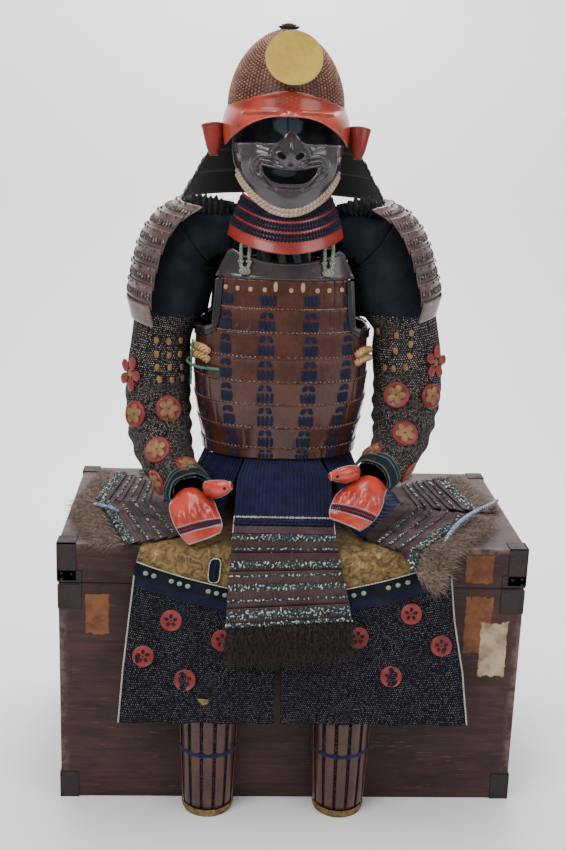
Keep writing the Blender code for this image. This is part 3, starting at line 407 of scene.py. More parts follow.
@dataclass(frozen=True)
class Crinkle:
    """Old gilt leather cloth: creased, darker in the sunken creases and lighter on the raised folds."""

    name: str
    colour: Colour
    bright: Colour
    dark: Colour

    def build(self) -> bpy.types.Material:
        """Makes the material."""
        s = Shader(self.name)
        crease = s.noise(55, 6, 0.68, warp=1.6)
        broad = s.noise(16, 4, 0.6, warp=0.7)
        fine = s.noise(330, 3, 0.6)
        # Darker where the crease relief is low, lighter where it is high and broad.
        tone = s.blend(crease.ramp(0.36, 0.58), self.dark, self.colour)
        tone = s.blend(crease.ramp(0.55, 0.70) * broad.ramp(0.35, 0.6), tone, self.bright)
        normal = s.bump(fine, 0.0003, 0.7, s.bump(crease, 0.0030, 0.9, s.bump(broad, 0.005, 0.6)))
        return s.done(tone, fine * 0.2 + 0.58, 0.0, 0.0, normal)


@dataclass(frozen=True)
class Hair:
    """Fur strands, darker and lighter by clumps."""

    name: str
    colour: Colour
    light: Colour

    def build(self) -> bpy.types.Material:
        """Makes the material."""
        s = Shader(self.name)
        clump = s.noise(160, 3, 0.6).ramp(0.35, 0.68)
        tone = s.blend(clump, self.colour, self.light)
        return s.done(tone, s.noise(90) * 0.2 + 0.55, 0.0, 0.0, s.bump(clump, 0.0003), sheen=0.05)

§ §

Copy all the lines, exactly.

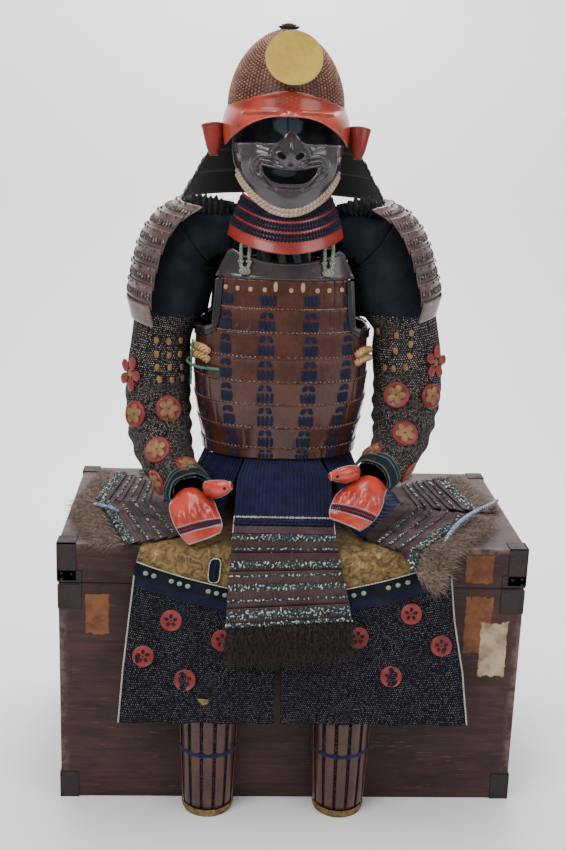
Keep writing the Blender code for this image. This is part 3, starting at line 407 of scene.py. More parts follow.
@dataclass(frozen=True)
class Crinkle:
    """Old gilt leather cloth: creased, darker in the sunken creases and lighter on the raised folds."""

    name: str
    colour: Colour
    bright: Colour
    dark: Colour

    def build(self) -> bpy.types.Material:
        """Makes the material."""
        s = Shader(self.name)
        crease = s.noise(55, 6, 0.68, warp=1.6)
        broad = s.noise(16, 4, 0.6, warp=0.7)
        fine = s.noise(330, 3, 0.6)
        # Darker where the crease relief is low, lighter where it is high and broad.
        tone = s.blend(crease.ramp(0.36, 0.58), self.dark, self.colour)
        tone = s.blend(crease.ramp(0.55, 0.70) * broad.ramp(0.35, 0.6), tone, self.bright)
        normal = s.bump(fine, 0.0003, 0.7, s.bump(crease, 0.0030, 0.9, s.bump(broad, 0.005, 0.6)))
        return s.done(tone, fine * 0.2 + 0.58, 0.0, 0.0, normal)


@dataclass(frozen=True)
class Hair:
    """Fur strands, darker and lighter by clumps."""

    name: str
    colour: Colour
    light: Colour

    def build(self) -> bpy.types.Material:
        """Makes the material."""
        s = Shader(self.name)
        clump = s.noise(160, 3, 0.6).ramp(0.35, 0.68)
        tone = s.blend(clump, self.colour, self.light)
        return s.done(tone, s.noise(90) * 0.2 + 0.55, 0.0, 0.0, s.bump(clump, 0.0003), sheen=0.05)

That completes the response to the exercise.